* TASK TO CARRY OUT *
Give the data below again, word for word.

-=-=-=-=-

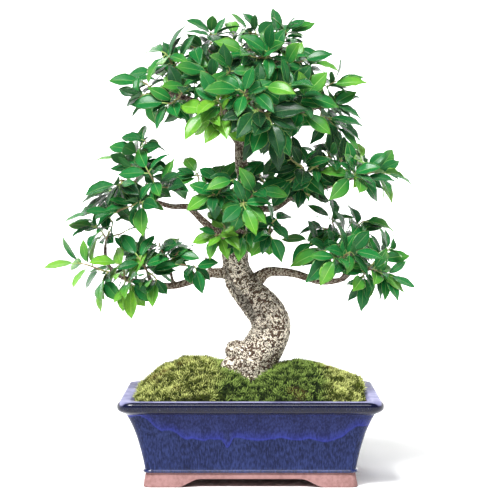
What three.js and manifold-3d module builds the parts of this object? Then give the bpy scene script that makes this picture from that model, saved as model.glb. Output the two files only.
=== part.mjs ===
// Golden gate ficus bonsai in a glazed rectangular pot. Millimetres, +Z up, the viewer at -Y.
// Origin: the middle of the whole tree's footprint, on the surface that the pot stands on.
import * as THREE from 'three';
import { mergeVertices } from 'three/addons/utils/BufferGeometryUtils.js';
import Module from 'manifold-3d';

const wasm = await Module();
wasm.setup();

// Pot
const RIM_LENGTH = 280;
const RIM_WIDTH = 215;
const POT_HEIGHT = 93;
const RIM_CORNER = 17;
const CORNER_STEPS = 3;
const FLOOR_UNDERSIDE = 9.5;
const FLOOR_TOP = 18;
const ARCH_HEIGHT = 9;
const ARCH_TOP_LENGTH = 106;
const ARCH_FOOT_LENGTH = 158;
const SIDE_ARCH_TOP = 54;
const SIDE_ARCH_FOOT = 90;
const SMALLEST_CORNER = 3;
const CORNER_TAPER = 0.32;
const DRAIN_DIAMETER = 16;
const DRAIN_SIDES = 16;
const DRAIN_SPACING = 108;
const SCREEN_SIZE = 34;
const SCREEN_THICKNESS = 1.2;
const SCREEN_OPENING = 9;
const SCREEN_BAR = 4;
const GAP = 0.3;

// Soil and moss
const SOIL_CORNER = 12;
const MOSS_THICKNESS = 9;
const MOSS_EDGE_HEIGHT = 91.5;
const MOSS_CUT = 0.5;
const MOSS_MIDDLE_LEVEL = 100;
const MOSS_EDGE_ROUNDING = 2.5;
const MOSS_LUMPS = 0.7;
const MOUND_BLEND = 4;
const MOSS_CELLS = [10, 8];
const SOIL_CELLS = [6, 4];
const GROUND_INSET = 19;

// Wood
const TRUNK_SIDES = 9;
const LIMB_SIDES = 6;
const BRANCH_SIDES = 4;
const TWIG_RADIUS = 1.3;
const TWIG_BASE_RADIUS = 2.1;
const LONG_TWIG = 16;
const CURVE_REACH = 0.36;

// Leaves
const SHOOT_RADIUS = 1.15;
const SHOOT_TAPER = 0.35;
const FORK_HEIGHT = 2.5;
const FORK_WINDOW = 3.5;
const GOLDEN_ANGLE = 137.5;
const PETIOLE_SHARE = 0.14;
const STALK_RADIUS = 0.6;
const BLADE_STATIONS = [0, 0.3, 0.65];
const KEEL_DEPTH = 1.4;
const LEAF_STEP = 7.5;
const LEAF_CLEARANCE = 0.3;
const SPROUT_HEIGHT = 2.2;
const PROBE_START = 3;
const COLLAR = 4.5;

const BARK = { color: 0x9a8a76, roughness: 0.85 };
const GLAZE = { color: 0x1f2a78, roughness: 0.2 };
const SOIL = { color: 0x3b2b20, roughness: 0.95 };
const SCREEN = { color: 0x222426, roughness: 0.6 };
const MOSS_TONES = { young: 0x7f8f3a, dark: 0x4b6a2c };
const LEAF_TONES = { young: 0x7fb84a, mid: 0x2c8a3f, dark: 0x1f5f38 };

const part = new THREE.Group();
const tree = new THREE.Group();
part.add(tree);
const vector = (x, y, z) => new THREE.Vector3(x, y, z);
const radians = THREE.MathUtils.degToRad;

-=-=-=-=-

* WORKED SOLUTION *
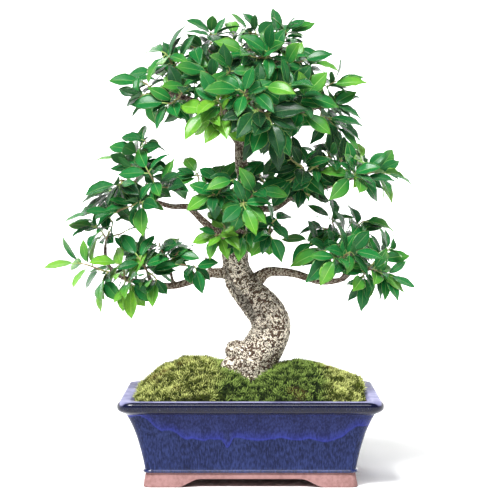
What three.js and manifold-3d module builds the parts of this object? Then give the bpy scene script that makes this picture from that model, saved as model.glb. Output the two files only.
=== part.mjs ===
// Golden gate ficus bonsai in a glazed rectangular pot. Millimetres, +Z up, the viewer at -Y.
// Origin: the middle of the whole tree's footprint, on the surface that the pot stands on.
import * as THREE from 'three';
import { mergeVertices } from 'three/addons/utils/BufferGeometryUtils.js';
import Module from 'manifold-3d';

const wasm = await Module();
wasm.setup();

// Pot
const RIM_LENGTH = 280;
const RIM_WIDTH = 215;
const POT_HEIGHT = 93;
const RIM_CORNER = 17;
const CORNER_STEPS = 3;
const FLOOR_UNDERSIDE = 9.5;
const FLOOR_TOP = 18;
const ARCH_HEIGHT = 9;
const ARCH_TOP_LENGTH = 106;
const ARCH_FOOT_LENGTH = 158;
const SIDE_ARCH_TOP = 54;
const SIDE_ARCH_FOOT = 90;
const SMALLEST_CORNER = 3;
const CORNER_TAPER = 0.32;
const DRAIN_DIAMETER = 16;
const DRAIN_SIDES = 16;
const DRAIN_SPACING = 108;
const SCREEN_SIZE = 34;
const SCREEN_THICKNESS = 1.2;
const SCREEN_OPENING = 9;
const SCREEN_BAR = 4;
const GAP = 0.3;

// Soil and moss
const SOIL_CORNER = 12;
const MOSS_THICKNESS = 9;
const MOSS_EDGE_HEIGHT = 91.5;
const MOSS_CUT = 0.5;
const MOSS_MIDDLE_LEVEL = 100;
const MOSS_EDGE_ROUNDING = 2.5;
const MOSS_LUMPS = 0.7;
const MOUND_BLEND = 4;
const MOSS_CELLS = [10, 8];
const SOIL_CELLS = [6, 4];
const GROUND_INSET = 19;

// Wood
const TRUNK_SIDES = 9;
const LIMB_SIDES = 6;
const BRANCH_SIDES = 4;
const TWIG_RADIUS = 1.3;
const TWIG_BASE_RADIUS = 2.1;
const LONG_TWIG = 16;
const CURVE_REACH = 0.36;

// Leaves
const SHOOT_RADIUS = 1.15;
const SHOOT_TAPER = 0.35;
const FORK_HEIGHT = 2.5;
const FORK_WINDOW = 3.5;
const GOLDEN_ANGLE = 137.5;
const PETIOLE_SHARE = 0.14;
const STALK_RADIUS = 0.6;
const BLADE_STATIONS = [0, 0.3, 0.65];
const KEEL_DEPTH = 1.4;
const LEAF_STEP = 7.5;
const LEAF_CLEARANCE = 0.3;
const SPROUT_HEIGHT = 2.2;
const PROBE_START = 3;
const COLLAR = 4.5;

const BARK = { color: 0x9a8a76, roughness: 0.85 };
const GLAZE = { color: 0x1f2a78, roughness: 0.2 };
const SOIL = { color: 0x3b2b20, roughness: 0.95 };
const SCREEN = { color: 0x222426, roughness: 0.6 };
const MOSS_TONES = { young: 0x7f8f3a, dark: 0x4b6a2c };
const LEAF_TONES = { young: 0x7fb84a, mid: 0x2c8a3f, dark: 0x1f5f38 };

const part = new THREE.Group();
const tree = new THREE.Group();
part.add(tree);
const vector = (x, y, z) => new THREE.Vector3(x, y, z);
const radians = THREE.MathUtils.degToRad;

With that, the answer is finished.